One well known and standard visual image halftone or graytone/level method is dispersed-dot ordered dithering, which occurs when halftone dots, or pixels, are of a fixed size. Clustered-dot ordered dithering, in turn, simulates the variable-sized dots of halftone printing screens in rendering the image. The most noted advantages of ordered dither techniques, however, are speed of implementation and simplicity, while the primary disadvantage is that ordered dithering of all forms produces locally periodic patterns in the halftoned image, which are visually objectionable to the human eye.
Halftoning gray tone/level methods using error diffusion algorithms, as first introduced by Floyd and Steinberg, are currently the most popular halftone image method used in the printing industry. Such methods, however, require neighborhood operations on the image, that is, the sampling of nearby pixels when evaluating each primary pixel. In this algorithm, the error of the quantization process is computed and spatially redistributed within a local neighborhood in an effort to influence pixel quantization decisions within that neighborhood and thereby improve the overall quality of the halftoned image. Once again, this method is primarily designed and adapted for visual impact to the human eye.

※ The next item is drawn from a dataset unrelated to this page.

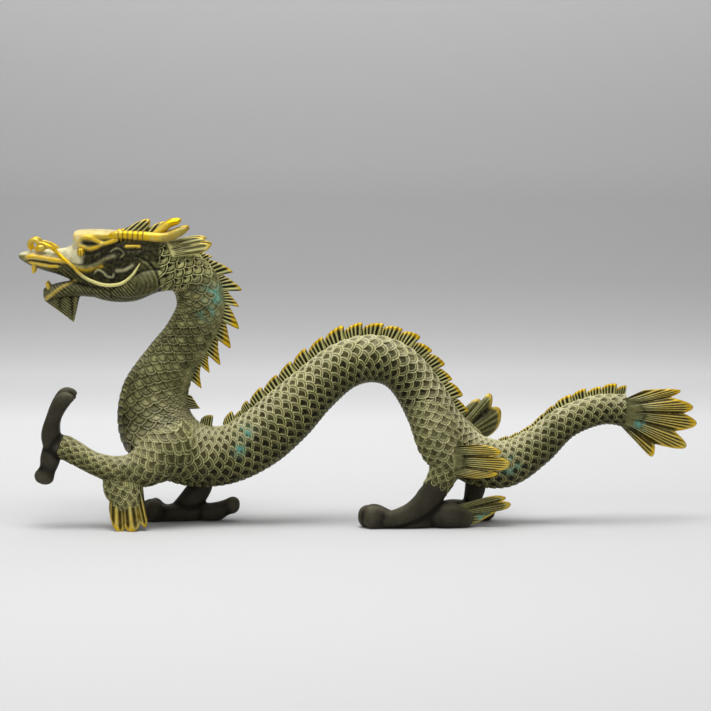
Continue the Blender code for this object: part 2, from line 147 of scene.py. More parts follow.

The classical approach to error diffusion for the formation of a gray tone/level mask, however, suffers from critical implementation constraints. In this case, the algorithm raster scans the image and, for each individual pixel, a binary quantization decision is made based on the intensity of the individual pixel and the weighted error from pixels within a predefined diffusion region of previously processed pixels. As a result, the diffusion filter is necessarily causal, resulting in undesirable intensity artifacts that will adversely effect the exposure of photo resist if used for gray scale exposure imaging using an optical lithographic technique.

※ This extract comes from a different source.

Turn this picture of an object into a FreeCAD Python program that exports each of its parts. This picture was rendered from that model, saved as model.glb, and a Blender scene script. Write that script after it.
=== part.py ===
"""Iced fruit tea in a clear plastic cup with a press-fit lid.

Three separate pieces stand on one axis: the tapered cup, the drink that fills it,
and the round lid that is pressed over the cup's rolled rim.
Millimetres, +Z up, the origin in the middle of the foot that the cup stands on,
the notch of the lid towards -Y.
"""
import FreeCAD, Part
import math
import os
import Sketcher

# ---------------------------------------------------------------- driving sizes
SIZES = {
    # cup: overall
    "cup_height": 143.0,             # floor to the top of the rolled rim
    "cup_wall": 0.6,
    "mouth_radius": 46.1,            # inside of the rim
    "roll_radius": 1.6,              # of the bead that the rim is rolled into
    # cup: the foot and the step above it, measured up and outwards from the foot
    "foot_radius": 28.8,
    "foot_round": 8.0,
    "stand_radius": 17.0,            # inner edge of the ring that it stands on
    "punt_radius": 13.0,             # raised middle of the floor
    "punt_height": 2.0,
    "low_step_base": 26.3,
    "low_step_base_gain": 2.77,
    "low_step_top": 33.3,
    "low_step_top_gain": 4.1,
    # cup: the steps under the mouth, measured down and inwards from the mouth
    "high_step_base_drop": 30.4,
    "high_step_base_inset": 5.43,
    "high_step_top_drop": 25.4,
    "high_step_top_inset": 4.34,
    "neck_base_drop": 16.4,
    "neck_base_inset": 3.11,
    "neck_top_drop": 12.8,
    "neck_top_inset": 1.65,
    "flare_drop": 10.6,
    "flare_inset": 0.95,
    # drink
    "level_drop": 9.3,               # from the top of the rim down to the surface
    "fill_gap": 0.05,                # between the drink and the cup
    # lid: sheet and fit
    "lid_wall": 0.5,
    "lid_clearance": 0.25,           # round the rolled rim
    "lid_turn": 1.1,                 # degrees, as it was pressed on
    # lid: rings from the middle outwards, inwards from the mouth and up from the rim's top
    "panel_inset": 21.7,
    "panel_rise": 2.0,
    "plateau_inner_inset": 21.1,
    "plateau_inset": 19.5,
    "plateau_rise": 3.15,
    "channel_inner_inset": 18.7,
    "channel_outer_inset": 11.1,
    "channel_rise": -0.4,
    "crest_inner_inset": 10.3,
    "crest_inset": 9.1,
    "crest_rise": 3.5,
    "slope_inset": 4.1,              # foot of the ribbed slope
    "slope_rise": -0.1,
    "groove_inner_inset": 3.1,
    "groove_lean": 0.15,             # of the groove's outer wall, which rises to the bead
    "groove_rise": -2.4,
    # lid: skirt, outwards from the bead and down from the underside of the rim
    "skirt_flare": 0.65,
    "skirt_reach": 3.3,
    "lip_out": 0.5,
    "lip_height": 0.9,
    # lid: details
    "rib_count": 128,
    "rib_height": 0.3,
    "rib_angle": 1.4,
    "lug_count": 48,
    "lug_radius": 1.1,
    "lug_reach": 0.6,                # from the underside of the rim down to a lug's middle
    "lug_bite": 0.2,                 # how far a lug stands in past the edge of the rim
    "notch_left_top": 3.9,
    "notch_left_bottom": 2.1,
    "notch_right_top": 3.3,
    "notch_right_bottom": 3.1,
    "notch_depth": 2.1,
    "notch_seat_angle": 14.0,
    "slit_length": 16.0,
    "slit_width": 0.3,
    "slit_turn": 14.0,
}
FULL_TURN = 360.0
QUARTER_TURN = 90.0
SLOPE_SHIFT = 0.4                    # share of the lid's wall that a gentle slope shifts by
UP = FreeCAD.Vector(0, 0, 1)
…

In this regard, one conventional technique for forming a refractive element includes forming structures in photo-resist by patterning and melting a photo-resist layer on a glass substrate, the melting of the photo-resist resulting in the generation of spherical surfaces. An example of this technique is disclosed, for example, in an article by O. Wada, “Ion-Beam Etching of InP and it's Application to the Fabrication of High Radiance InGAsP/InP Light Emitting Diodes”, General Electric Chemical Society, Solid State Science and Technology, Vol. 131, No. 10, October, 1984, pp. 2373-2380. However, this technique is limited to special shapes and can only provide spherical contours using a small positive photo resist layer. In addition, the refractive elements are produced by ion milling of the resist structure and the glass substrate wherein the ions first mill the resist and then, once the resist is removed in a certain region, mill the glass substrate, thereby transferring the resist structure to the glass substrate and thereby forming the refractive element.
A varied exposure pattern in a photo-resist can also be generated by directly exposing the photo-resist with a raster-scanned laser or electron beam. However, no mask is created in this method, and each element must be written one at a time, with no benefit of economies of scale. As is well understood, It is desirable to create a gray scale mask that can be reused multiple, for example, thousands, of times to make thousands of wafers.

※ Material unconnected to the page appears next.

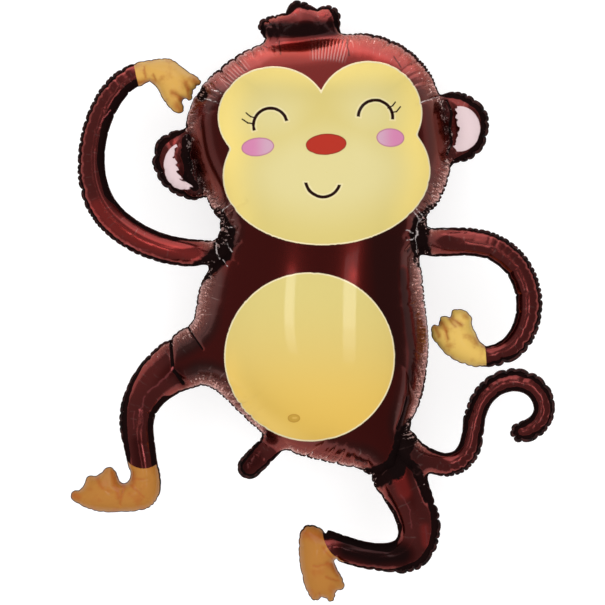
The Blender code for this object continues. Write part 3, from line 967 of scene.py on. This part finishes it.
# Two patches of close ribs high on the forehead, fanned about the middle of the head. Each row:
# where its turn begins and ends in radians, and its nearest and furthest reach in millimetres.
RIB_PATCHES = ((-0.07, 0.26, 131, 160), (-0.87, -0.62, 149, 172))
RIB_PITCH = 4.3  # at 150 mm from the middle
rib_print, given, result = new_group("forehead_ribs", {"Place": "Vector"}, {"Mask": "Float"})
from_middle = rib_print.vector("SUBTRACT", given["Place"], (20.0, 180.0, 0.0))
middle_parts = rib_print.parts(from_middle)
turn = rib_print.math("ARCTAN2", middle_parts["X"], middle_parts["Y"])
reach = rib_print.vector("LENGTH", from_middle)
wave = rib_print.math("SINE", rib_print.times(turn, 2 * math.pi * 150 / RIB_PITCH))
in_patch = 0.0
for first, last, nearest_mm, furthest_mm in RIB_PATCHES:
    across = rib_print.times(rib_print.fade(turn, first - 0.02, first + 0.02),
                             rib_print.fade(turn, last + 0.02, last - 0.02))
    outwards = rib_print.times(rib_print.fade(reach, nearest_mm - 3, nearest_mm + 3),
                               rib_print.fade(reach, furthest_mm + 3, furthest_mm - 3))
    in_patch = rib_print.most(rib_print.times(across, outwards), in_patch)
rib_print.link(result["Mask"], rib_print.times(in_patch, rib_print.fade(wave, -0.6, 1.0)))

PRINT_OUTPUTS = {"Color": "Color", "Opaque": "Float", "Crinkle": "Float", "Gloss": "Float", "Ribs": "Float"}
# The front sheet's print, together with its painted highlights, glints and shade.
sheet_paint, given, result = new_group("print_and_painted_light", {}, PRINT_OUTPUTS)
flat_place = sheet_paint.attribute("flat_place", "Vector")
wavy = sheet_paint.vector("MULTIPLY_ADD", sheet_paint.noise(flat_place, 0.09, 3.0, "Color"), (7.0, 7.0, 0.0),
                  sheet_paint.vector("ADD", flat_place, (-3.5, -3.5, 0.0)))


def oval_inset(shape):
    """Distance in from one printed oval's edge."""
    centre, radii, tilt = shape
    return sheet_paint.use(oval_print, Place=flat_place, Centre=(*centre, 0), Tilt=math.radians(tilt),
                   Radii=(*radii, 1e6))["Inset"]


def folds_drawn(rows, softness, widened=0.0):
    """The mask of each straight fold in a table; its softness may grow with its width."""
    for half_width, start, end in rows:
        yield sheet_paint.use(straight, Place=wavy, Start=(*start, 0), End=(*end, 0), Half_Width=half_width,
                      Softness=softness + widened * half_width)["Mask"]


across_mm, height, _ = sheet_paint.parts(flat_place)
seam_way = sheet_paint.attribute("seam_way", "Vector")
along_seam, run_in_mm, seam_inset = sheet_paint.parts(seam_way)
painted_light_and_shade = sheet_paint.attribute("painted_light_and_shade")
crinkled = sheet_paint.attribute("crinkled")
face = sheet_paint.math("SMOOTH_MAX", sheet_paint.math("SMOOTH_MAX", *[oval_inset(brow) for brow in BROWS], 3.0),
                oval_inset(JOWLS), 6.0)
belly = oval_inset(BELLY)

# Areas: the face has a painted sheen towards its middle and painted light on its sloping sides, the belly
# darkens towards its bottom, hands and feet are mottled with painted shade.
face_mask = sheet_paint.fade(face, -0.5, 0.5)
belly_mask = sheet_paint.fade(belly, -0.5, 0.5)
skin_mask = sheet_paint.fade(sheet_paint.attribute("skin"), -0.5, 0.5)
ear_mask = sheet_paint.fade(sheet_paint.attribute("ear"), -0.5, 0.8)
beside_weld = sheet_paint.fade(run_in_mm, 46.0, 34.0)
colour = sheet_paint.mixed(beside_weld, BROWN_FILM, EDGE_FILM)
# Painted highlights and painted shade on the film, from their table.
colour = sheet_paint.mixed(sheet_paint.fade(painted_light_and_shade, 0.0, 1.0), colour, PAINTED_HIGHLIGHT_FILM)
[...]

An exposure mask for fabricating micro-lenses was developed and disclosed, for example, in U.S. Pat. Nos. 5,480,764 and 5,482,800 to Gal et al. and in an article by W. W. Anderson et al. “Fabrication of Micro-optical Devices” Conference on Binary Optics, 1993, pp. 255-269, in an attemp to overcome these limitations. According to the described technique, known as half-toning, the mask is created by constructing a plurality of precisely located and sized openings wherein the frequency and size of these openings produce the desired gray scale effect. However, the apertures of the method as described utilize a grayscale pixelized matrix format wherein the apertures follow a strict square aperture protocol using a pixel grid matrix and a sub-pixel grid matrix. As a consequence, this method leads to photo resist exposure variations that are highly undesirable for precise micro optic applications. In addition, and although this method can be considered halftoning, it is not true digital halftoning, which translates the grid style pixel format of a grayscale map generated by a software package and translates it into a true digital halftone or gray tone/level where an array of fixed sized dots are used to form clusters which relate to the intensity variations desired for the optimum human eye visual effect.
It must also be noted that in addition to the strict fabrication requirements for such masks, the masks are used with a stepper and, for this reason, the pattern of the mask is effectively reduced in size when the resist layer is exposed. This reduction is required because the gray scale resolution elements are binary in value and therefore must be blurred in order to present the desired gray scale effect, so that the gray scale resolution elements no longer appear to be distinct holes. This in turn requires that the mask be a number of times larger than the actual element and the mask will soon become impracticably large when attempting to simultaneously producing many elements. Also, steppers are very expensive equipment.
In addition, and becuase of the required reduction, the point-spread function is larger than the image of the smallest opening in the mask. This blurring allows the mask to form a gray level pattern in the photo resist, but the large size of the point spread function results in a decreased resolution, which is undesirable.
The present invention provides a solution to these and related problems of the prior art.